Wisconsin law does allow an individual to ask a court to voluntarily terminate their parental rights. There are several procedural requirements to this process. The parent in question must present a petition to the court requesting a voluntary termination of parental rights. The court will only grant voluntary termination if they believe the parent who is relinquishing their rights fully understands all the implications of doing so. The most straightforward way to accomplish this is a court hearing in which the parent in question will be subject to a series of questions by the presiding judge. The point of this questioning is to prove the parent fully comprehends the consequences of ending their parental rights and is competent to make such a decision. Should the parent in question prove to be mentally unsound, the court will be unwilling to grant their request. If for some reason an in-person court hearing is not possible, the parent seeking to relinquish their parental rights may submit their consent to termination in writing.
Even though both parents are potentially consenting to the termination of parental rights, you may be surprised to learn that voluntary termination of parental rights is not routinely granted in Wisconsin. This is because, regardless of the intentions of the parents, when a Wisconsin court is considering an issue that effects the disposition of a child, they must apply the standard of the best interest of the child. This is a decision a court must come to independently, and while they can consider the wishes of the parents, they must always be put in the context of the child’s best interest. The court will consider the stability of the child’s life following termination, and whether any family members are willing to care for the child in their parent’s absence. As part of this process, the court will likely appoint guardian ad litem. This is an attorney who acts on behalf of the court as their investigator, gathering information through interviews with the parents and the child to try and gain an understanding of the situation. They will then prepare a report they present to the court, advising them on what they believe to be in the best interest of the child given what they have discovered.

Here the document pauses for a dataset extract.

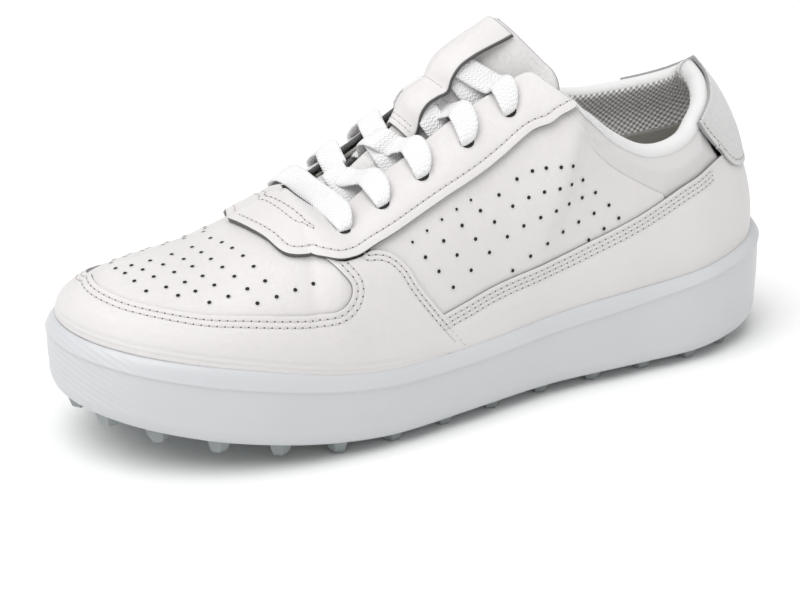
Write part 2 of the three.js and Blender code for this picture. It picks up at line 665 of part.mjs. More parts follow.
function aglet([point, tangent], direction) {
  const along = tangent.clone().multiplyScalar(direction);
  const body = new THREE.CylinderGeometry(AGLET.radius, AGLET.radius, AGLET.length, 10);
  body.applyQuaternion(new THREE.Quaternion().setFromUnitVectors(new THREE.Vector3(0, 1, 0), along));
  const centre = point.clone().addScaledVector(along, AGLET.length / 2 + BOARD.gap);
  body.translate(centre.x, centre.y, centre.z);
  return body;
}

function pierced(geometry, depths, radius) {
  let solid = toSolid(geometry);
  for (const [u, v] of LACE.eyelets) {
    for (const s of [1, -1]) {
      const centre = below(s * u, v, (depths[0] + depths[1]) / 2);
      const normal = surfaceNormal(s * u, v);
      const pin = new THREE.CylinderGeometry(radius, radius, depths[1] - depths[0] + 3, 8);
      pin.applyQuaternion(new THREE.Quaternion().setFromUnitVectors(new THREE.Vector3(0, 1, 0), normal));
      pin.translate(centre.x, centre.y, centre.z);
      solid = solid.subtract(toSolid(pin));
    }
  }
  return fromSolid(solid);
}

// ---------- assembly ----------

const shoe = new THREE.Group();

function add(name, geometry, colour, roughness = 0.6, metalness = 0) {
  const plain = geometry.index ? geometry.toNonIndexed() : geometry.clone();
  plain.deleteAttribute('normal');
  plain.computeVertexNormals();
  const mesh = new THREE.Mesh(plain, new THREE.MeshStandardMaterial({ color: colour, roughness, metalness }));
  mesh.name = name;
  shoe.add(mesh);
}

add('outsole', outsole(), COLOUR.outsole, 0.35);
add('cupsole', cupsole(), COLOUR.sole, 0.5);
add('midsole_foam', plate(SOLE.wall + 0.4, foamTop, foamBase), COLOUR.foam, 0.8);
add('shank', shank(), COLOUR.steel, 0.4, 0.8);
add('strobel_board', plate(BOARD.strobelInset, strobelBase, strobelTop), COLOUR.board, 0.9);
add('insole', plate(BOARD.insoleInset, footbed, insoleBase), COLOUR.insole, 0.8);

add('toe_guard', panel(GUARD_BASE, GUARD_EDGE, LAYER.overlay, { along: 20, across: 3 }), COLOUR.leather);
add('vamp', panel(VAMP_LOW, VAMP_HIGH, LAYER.base, { along: 14, across: 5 }), COLOUR.leather);
const eyestay = panel(EYESTAY_LOW, EYESTAY_HIGH, LAYER.overlay, { along: 18, across: 3 });
add('eyestay', pierced(eyestay, LAYER.overlay, LACE.hole), COLOUR.leather);
[['outer', 1], ['inner', -1]].forEach(([word, s]) => {
  add(`side_panel_${word}`, panel(PANEL_LOW, PANEL_HIGH, LAYER.base, { sides: [s], along: 10, across: 4 }), COLOUR.leather);
  add(`collar_panel_${word}`, panel(COLLAR_LOW, COLLAR_HIGH, LAYER.base, { sides: [s], along: 10, across: 4 }), COLOUR.leather);
  const backing = panel(BACKING_LOW, BACKING_HIGH, LAYER.backing, { sides: [s], along: 8, across: 2 });
  add(`eyestay_backing_${word}`, pierced(backing, LAYER.backing, LACE.hole + 1.8), COLOUR.mesh, 0.8);
  add(`quarter_lining_${word}`, panel(QUARTER_LOW, QUARTER_HIGH, LAYER.lining, { sides: [s], along: 12, across: 4 }), COLOUR.liner, 0.8);
});
add('heel_foxing', panel(FOXING_LOW, FOXING_HIGH, LAYER.overlay, { along: 16, across: 4 }), COLOUR.leather);
add('heel_tab', panel(TAB_LOW, TAB_HIGH, LAYER.overlay, { along: 5, across: 5 }), COLOUR.suede, 0.95);
add('toe_puff', panel(PUFF_LOW, PUFF_HIGH, LAYER.stiffener, { along: 7, across: 4 }), COLOUR.board, 0.8);
add('heel_counter', panel(COUNTER_LOW, COUNTER_HIGH, LAYER.stiffener, { along: 9, across: 3 }), COLOUR.board, 0.8);
add('collar_foam', panel(FOAM_LOW, FOAM_HIGH, LAYER.collarFoam, { along: 12, across: 3 }), COLOUR.foam, 0.9);
add('collar_lining', panel(FOAM_LOW, FOAM_HIGH, LAYER.collarLining, { along: 12, across: 3 }), COLOUR.mesh, 0.9);
add('toe_lining', panel(TOE_LINING_LOW, TOE_LINING_HIGH, LAYER.lining, { along: 11, across: 4 }), COLOUR.liner, 0.8);

add('tongue_lower', tonguePiece(0, TONGUE.hinge - TONGUE.hingeGap, 0, -TONGUE.wingGap), COLOUR.leather);
add('tongue_flap', tonguePiece(TONGUE.hinge, 1, TONGUE.flapGap, 0), COLOUR.leather);
add('strap_lower', strapPiece(STRAP.start, STRAP.split), COLOUR.leather);
add('strap_upper', strapPiece(STRAP.split + STRAP.splitGap, STRAP.end), COLOUR.leather);

const cord = lace();
add('lace', cord.body, COLOUR.lace, 0.9);
add('aglet_outer', aglet(cord.ends[0], -1), COLOUR.clear, 0.3);
add('aglet_inner', aglet(cord.ends[1], 1), COLOUR.clear, 0.3);

export default shoe;
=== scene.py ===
import math

import bmesh
import bpy
import numpy as np
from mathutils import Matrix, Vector, kdtree


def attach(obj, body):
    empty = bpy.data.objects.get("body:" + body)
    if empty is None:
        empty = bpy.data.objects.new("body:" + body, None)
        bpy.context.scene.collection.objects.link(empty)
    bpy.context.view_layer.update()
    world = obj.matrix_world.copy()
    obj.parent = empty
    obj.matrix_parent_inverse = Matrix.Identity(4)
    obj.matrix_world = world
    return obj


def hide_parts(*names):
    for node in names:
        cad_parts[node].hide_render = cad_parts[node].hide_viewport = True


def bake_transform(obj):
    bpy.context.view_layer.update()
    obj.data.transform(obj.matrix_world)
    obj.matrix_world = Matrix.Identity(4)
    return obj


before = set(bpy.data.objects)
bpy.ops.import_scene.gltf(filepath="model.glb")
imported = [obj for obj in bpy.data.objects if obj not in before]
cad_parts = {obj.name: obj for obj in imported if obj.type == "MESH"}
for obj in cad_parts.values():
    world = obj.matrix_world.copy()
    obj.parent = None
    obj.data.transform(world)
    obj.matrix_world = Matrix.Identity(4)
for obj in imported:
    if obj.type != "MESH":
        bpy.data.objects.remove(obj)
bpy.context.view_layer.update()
mm = 0.001  # the tables below are in millimetres, every mesh is in metres

# outline and outer surface of the shoe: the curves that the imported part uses, with outline rows (x, y)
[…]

Wisconsin law strongly prefers that a child have two parents. This is to provide added stability, both in terms of the child’s mental wellbeing, as well as their financial wellbeing. If the court believes a parent to be terminating their parental rights purely as a strategy to avoid paying out child support payments, they will be unlikely to grant the request. Courts will also likely refuse in situations where a child losing their parent will mean they are likely to require public assistance. However, Wisconsin law only allows a maximum of two legal parents for a child. This means that if someone is seeking to adopt the child, voluntary termination is far more likely to be granted, as this creates space for the willing incoming parent, and potentially avoids the financial adversity faced by a child losing their parent.
How do I adopt my spouse’s child in Wisconsin?

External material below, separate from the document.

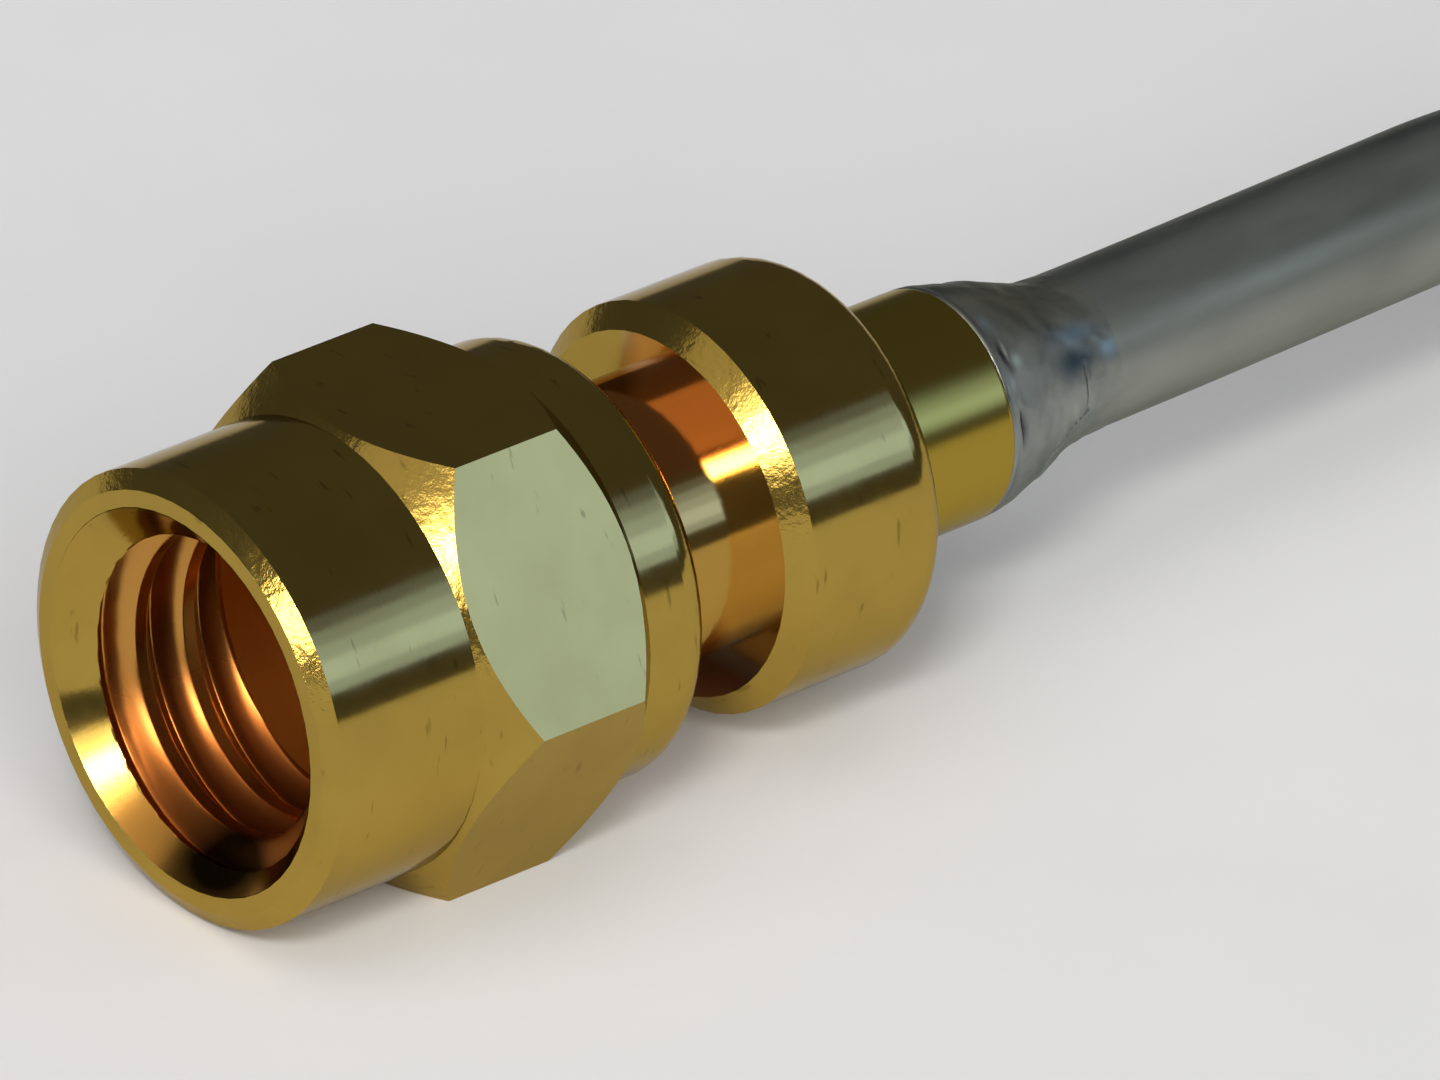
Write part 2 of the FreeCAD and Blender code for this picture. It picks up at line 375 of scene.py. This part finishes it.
def flange_foot(tree):
    """1 on the lowest part of the flange's front face, which is painted dark as painted shade below the
    neck.
    """
    return times(tree, flange_front(tree), below(tree, -1.45, 0.35))


def bare_neck(tree):
    """1 on the neck, which is coloured a little redder."""
    length = within(tree, placed(tree), 0.0, FLANGE_FRONT + 0.1, 0.02)
    wall = opposite(tree, facing_front(tree))
    return times(tree, within(tree, from_axis(tree), 0.0, NECK_REACH), length, wall)


def neck_top(tree):
    """1 on the upper part of the neck, which is painted reddest as a painted reflection of the flange's
    front face.
    """
    return times(tree, bare_neck(tree), step_up(tree, placed(tree, "Z"), 1.30, 1.50))


def ferrule(tree):
    """1 on the ferrule, which is coloured a little darker and is rougher."""
    return within(tree, placed(tree), 6.2, 9.0)


# GOLD and BRONZE each have a colour and its darker patches; the others are colours of zones
GOLD = ((0.443, 0.298, 0.058), (0.400, 0.266, 0.051))
# Painted bounce light: the thread is painted redder, standing in for light reflected back and forth inside
# the bore.
THREAD_BOUNCE_GOLD = (0.53, 0.265, 0.058)
# Painted shade and bounce light: the lower thread is painted darker and red-brown.
LOW_THREAD_SHADE_GOLD = (0.45, 0.140, 0.026)
LOW_CONE_GOLD = (0.58, 0.28, 0.05)
# Painted bounce light: the walls of the nut's bore are painted lighter and redder, standing in for light
# reflected round inside them.
NUT_BORE_BOUNCE_GOLD = (0.80, 0.44, 0.11)
NECK_GOLD = (0.47, 0.275, 0.053)
# Painted reflection: the upper neck is painted red, standing in for the flange's front face mirrored on
# it.
NECK_BOUNCE_RED = (0.55, 0.185, 0.036)
FERRULE_GOLD = (0.39, 0.27, 0.036)
# Painted bounce light: the flange's front face is painted pale beside the neck, standing in for light
# passed between the two.
FLANGE_BOUNCE_GOLD = (0.92, 0.75, 0.50)
# Painted shade: the flange's front face is painted dark red-brown below the neck.
FLANGE_FOOT_SHADE = (0.36, 0.14, 0.06)
BRONZE = ((0.40, 0.22, 0.09), (0.34, 0.18, 0.07))

gold_nut = gold_plating("gold_plated_brass", *GOLD, 0.11, [(inside_nut, NUT_BORE_BOUNCE_GOLD, 0.42)])
gold_thread = gold_plating("gold_plated_thread", *GOLD, 0.13, [
    (behind_countersink, THREAD_BOUNCE_GOLD, 0.21),
    (low_thread, LOW_THREAD_SHADE_GOLD, 0.32),
    (low_cone, LOW_CONE_GOLD, 0.22),
], tinted=True)
gold_body = gold_plating("gold_plated_body", *GOLD, 0.11, [
    (flange_front, FLANGE_BOUNCE_GOLD, 0.11),
    (flange_foot, FLANGE_FOOT_SHADE, 0.14),
    (bare_neck, NECK_GOLD, 0.11),
    (neck_top, NECK_BOUNCE_RED, 0.11),
    (ferrule, FERRULE_GOLD, 0.20),
])
gold_contact = gold_plating("gold_plated_contact", *GOLD, 0.16)
bronze = gold_plating("bronze_spring", *BRONZE, 0.25)


GREY_EDGE_TINT = (0.5, 0.5, 0.47, 1)


def grey_metal(name, colour, dark, rough, relief, scale, stretch=(1, 1, 1), tinted=False):
    """Tin, solder or wire: soft reflections with cloudy roughness, tinted by the mesh if asked."""
    material, tree, shader = node_material(name)
    shader.inputs["Metallic"].default_value = 1.0
    shader.inputs["Specular Tint"].default_value = GREY_EDGE_TINT
    cloud = noise_texture(tree, coordinates(tree, stretch), scale, detail=4.0)
    base = ramp(tree, cloud, (0.3, dark), (0.7, colour))
    if tinted:
        base = tinted_by_mesh(tree, base)
    tree.links.new(base, shader.inputs["Base Color"])
    patches = noise_texture(tree, coordinates(tree, stretch), scale * 2.3, detail=3.0)
    roughness = ramp(tree, patches, (0.3, grey(rough * 0.8)), (0.7, grey(rough * 1.2)))
    tree.links.new(roughness, shader.inputs["Roughness"])
    lumps = noise_texture(tree, coordinates(tree, stretch), scale * 1.5, detail=4.0)
    bump(tree, shader, lumps, relief, strength=0.6)
    return material


# Colour, its darker patches, roughness, relief and scale of each grey metal and of the cut copper
TIN = ((0.34, 0.35, 0.31), (0.25, 0.26, 0.225), 0.42, 1e-5, 700.0)
SOLDER = ((0.33, 0.345, 0.32), (0.24, 0.255, 0.24), 0.40, 3e-5, 1100.0)
SILVER = ((0.62, 0.61, 0.57), (0.55, 0.54, 0.50), 0.25, 4e-6, 2500.0)
COPPER = ((0.55, 0.28, 0.18), (0.45, 0.22, 0.14), 0.35, 1e-5, 4000.0)

tin = grey_metal("tinned_copper", *TIN, stretch=(0.35, 1, 1))
solder = grey_metal("solder", *SOLDER)
solder_lumps = grey_metal("solder_lumps", *SOLDER, tinted=True)
silver = grey_metal("silvered_wire", *SILVER, stretch=(0.2, 1, 1))
copper = grey_metal("copper_cut", *COPPER)


def plastic(name, colour, dark):
    """Smooth plastic with faint clouds."""
    material, tree, shader = node_material(name)
    shader.inputs["Roughness"].default_value = 0.45
    cloud = noise_texture(tree, coordinates(tree), scale=2500.0, detail=3.0)
    tree.links.new(ramp(tree, cloud, (0.35, dark), (0.65, colour)), shader.inputs["Base Color"])
    grain = noise_texture(tree, coordinates(tree), scale=6000.0, detail=2.0)
    bump(tree, shader, grain, distance=3e-6, strength=0.5)
    return material


white_plastic = plastic("white_dielectric", (0.80, 0.80, 0.77), (0.74, 0.74, 0.70))

MATERIALS = {
    "coupling_nut": gold_nut,
    "retaining_ring": bronze,
    "connector_body": gold_body,
    "insulator": white_plastic,
    "centre_contact": gold_contact,
    "contact_solder": solder,
    "cable_solder": solder,
    "cable_outer_conductor": tin,
    "cable_dielectric": white_plastic,
    "cable_centre_conductor": silver,
}
for name, material in MATERIALS.items():
    nodes[name].data.materials.clear()
    nodes[name].data.materials.append(material)


# Turned surfaces with relief and tints
SHARP_EDGE = math.radians(50)


def limited(value):
    """The value, kept between 0 and 1."""
    return min(max(value, 0.0), 1.0)


def eased(value):
    """0 to 1, with a soft start and end."""
    return value * value * (3 - 2 * value)


def blob(x, angle, place):
    """Soft spot on a turned surface: its centre and reach, in millimetres along it and in degrees."""
    centre_x, centre_angle, reach_x, reach_angle = place
    return math.exp(-((x - centre_x) / reach_x) ** 2 - ((angle - centre_angle) / reach_angle) ** 2)


def turned_surface(name, material, origin, places, angles, radius_at, tint_at, last_radius, last_tint):
    """Surface around the axis, from its radius and tint at each place and angle, and a last inner ring."""
    points = []
    tints = []

    def add(x, radius, angle, tint):
        turn = math.radians(angle)
        points.append((origin + x, radius * math.cos(turn), radius * math.sin(turn)))
        tints.append(tint)

    for x in places:
        for angle in angles:
            add(x, radius_at(x, angle), angle, tint_at(x, angle))
    for angle in angles:
        add(places[-1], last_radius, angle, last_tint)
    made = new_mesh(name, points, ring_faces(len(places) + 1, len(angles)))
    layer = made.data.color_attributes.new("tint", "FLOAT_COLOR", "POINT")
    for element, tint in zip(layer.data, tints):
        element.color = (*tint, 1)
    made.data.materials.append(material)
    made.data.set_sharp_from_angle(angle=SHARP_EDGE)
    return made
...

The Wisconsin Department of Children and Families refers to this type of arrangement as Stepparent adoption, and has a process in place to facilitate this. Note Wisconsin statute allows a spouse to adopt a child when they live with both the child and the parent with custody, so you must technically live with the child to qualify for this process. There are four steps to stepparent adoption in Wisconsin, first termination of parental rights in the event the child already has two legal parents. This is a necessary step as Wisconsin law allows a maximum of two legal parents for each child. Termination of parental rights can come about in three ways. One, the parent voluntarily terminates their rights, covered above in greater detail this is a difficult process but can be aided if someone if a stepparent is willing to adopt the child. Second, the parent’s rights are involuntarily terminated by a court after a proceeding in which the court determines this action would be in the child’s best interest, this process is covered in more detail below but note courts are often very reluctant to grant such an order. Third, parental rights are automatically terminated when a parent passes away. The second step in the stepparent adoption process is submitting a petition to adopt and order for investigation to a circuit court with jurisdiction over the child. This step officially begins the process of adoption by formally requesting the court to consider your request and initiates the court procedure. Be sure to have qualified legal representation during this process, as with any court proceeding being advised by someone experienced with the process can help you reach a favorable outcome. After the petition is submitted, the third step of the stepparent adoption will be an investigation into the child’s potential living situation by the adoption agency. This is ultimately followed by a hearing on the adoption, in which a decision will be reached.
On what grounds can a parent’s parental rights be terminated in Wisconsin?
If you are in a situation where a parent is unwilling to voluntarily terminate their parental rights, and you feel their continued exercise of these rights is putting your child at risk, there are grounds on which parental rights can be involuntarily terminated by a court order in Wisconsin. Total abandonment by a parent of their child, with no interaction or support from the parent, would qualify a parent’s rights to be subject to termination. Parental disability, in which a parent is unable to continue their responsibilities also qualifies. A complete failure on the part of a parent to assume their parental responsibilities would be another reason a court would terminate parental rights. Child abuse by the parent would also seriously motivate a court to terminate a parent’s rights. Note, this is not an easy process, and courts are often reluctant to deprive a parent of their rights over their child. As such, be sure to consult with a qualified Wisconsin family law attorney if you are considering bringing an action for involuntary termination of parental rights.
If I regret terminating parental rights, can I regain them again in Wisconsin?
The reality is a voluntary termination of parenting rights will likely be final in Wisconsin. Wisconsin is not among the few states with statutes allowing for the reinstatement of parental rights in certain circumstances. In limited situations, such as if you believe you were a victim of fraud or made the decision to terminate your parental rights under unlawful duress by another party, you may have a path to reinstating your rights as parent, and should consult with a family law attorney.